*What the task requires*
From the listing below, pull out all lines with "None" in them.

------------------------------------------------------------

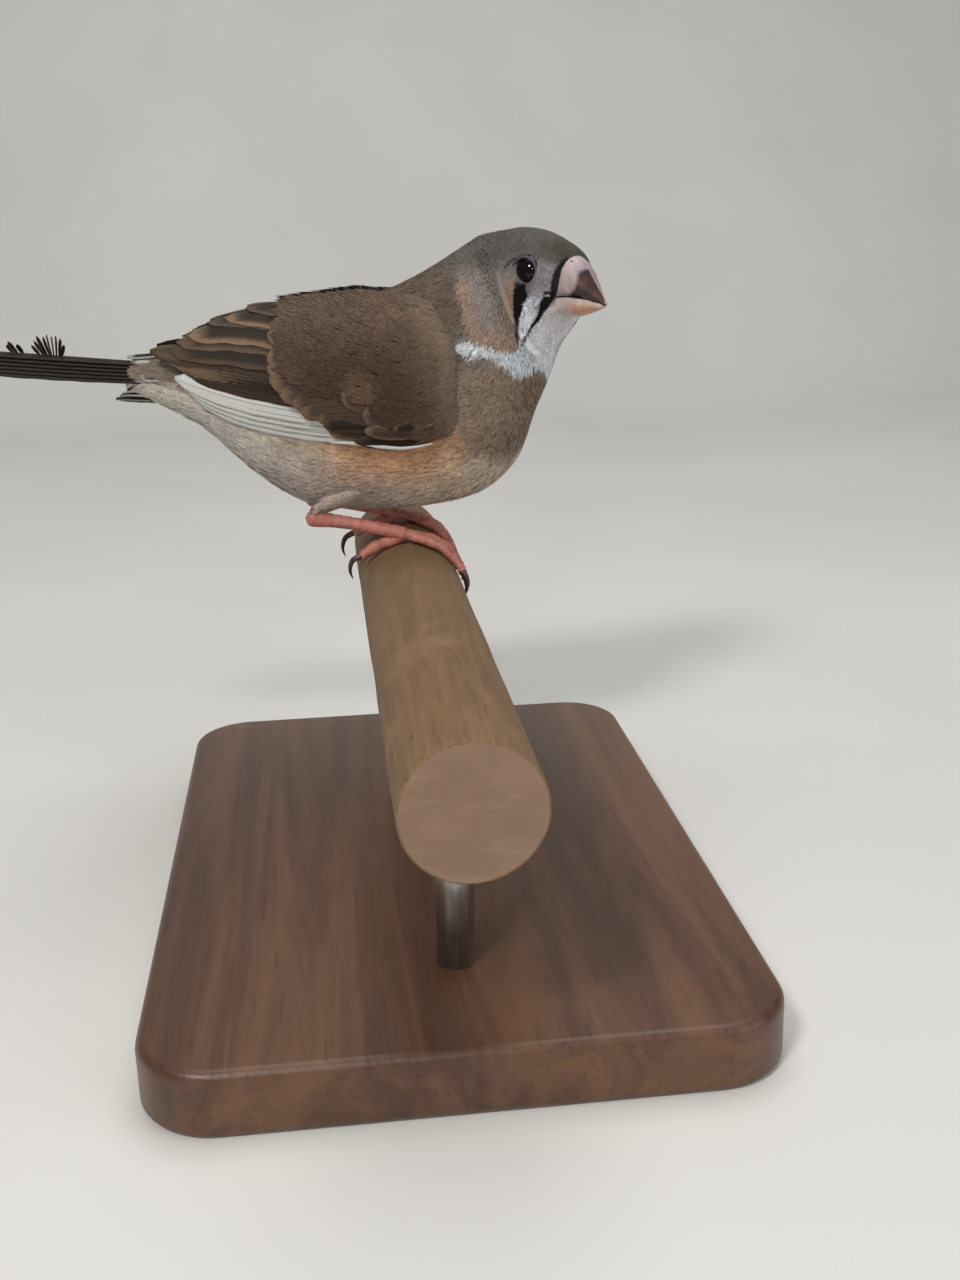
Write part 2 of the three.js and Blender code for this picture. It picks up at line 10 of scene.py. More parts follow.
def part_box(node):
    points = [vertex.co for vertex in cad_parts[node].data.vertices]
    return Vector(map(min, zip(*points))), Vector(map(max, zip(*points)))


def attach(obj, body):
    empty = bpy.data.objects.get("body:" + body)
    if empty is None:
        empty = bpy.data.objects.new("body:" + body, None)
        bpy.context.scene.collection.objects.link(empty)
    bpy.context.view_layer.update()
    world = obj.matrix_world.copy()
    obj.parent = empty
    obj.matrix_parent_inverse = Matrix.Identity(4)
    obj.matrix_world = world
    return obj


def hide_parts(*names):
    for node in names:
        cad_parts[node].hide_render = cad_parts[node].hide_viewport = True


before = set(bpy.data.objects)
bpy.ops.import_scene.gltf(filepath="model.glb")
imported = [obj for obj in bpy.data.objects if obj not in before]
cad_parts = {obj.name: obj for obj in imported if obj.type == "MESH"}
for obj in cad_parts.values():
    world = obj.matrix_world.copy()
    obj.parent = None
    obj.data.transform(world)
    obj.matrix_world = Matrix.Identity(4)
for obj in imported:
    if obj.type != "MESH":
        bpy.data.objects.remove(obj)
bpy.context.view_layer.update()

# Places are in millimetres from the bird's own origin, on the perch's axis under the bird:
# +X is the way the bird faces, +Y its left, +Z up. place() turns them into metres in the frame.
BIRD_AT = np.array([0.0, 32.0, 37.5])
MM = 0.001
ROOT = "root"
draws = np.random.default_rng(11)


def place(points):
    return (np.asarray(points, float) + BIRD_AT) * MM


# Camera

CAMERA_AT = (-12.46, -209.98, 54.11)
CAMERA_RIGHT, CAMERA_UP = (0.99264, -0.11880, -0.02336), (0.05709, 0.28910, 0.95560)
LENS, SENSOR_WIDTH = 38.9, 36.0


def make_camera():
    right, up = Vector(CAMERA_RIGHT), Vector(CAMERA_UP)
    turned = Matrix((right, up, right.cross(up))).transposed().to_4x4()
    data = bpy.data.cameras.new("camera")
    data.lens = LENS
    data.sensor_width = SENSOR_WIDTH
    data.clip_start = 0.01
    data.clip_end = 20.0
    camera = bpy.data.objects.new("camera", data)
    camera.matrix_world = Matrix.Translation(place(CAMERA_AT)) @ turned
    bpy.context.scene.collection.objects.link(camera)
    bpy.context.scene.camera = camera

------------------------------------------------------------

*Exercise solution*
    if empty is None:
        empty = bpy.data.objects.new("body:" + body, None)
    obj.parent = None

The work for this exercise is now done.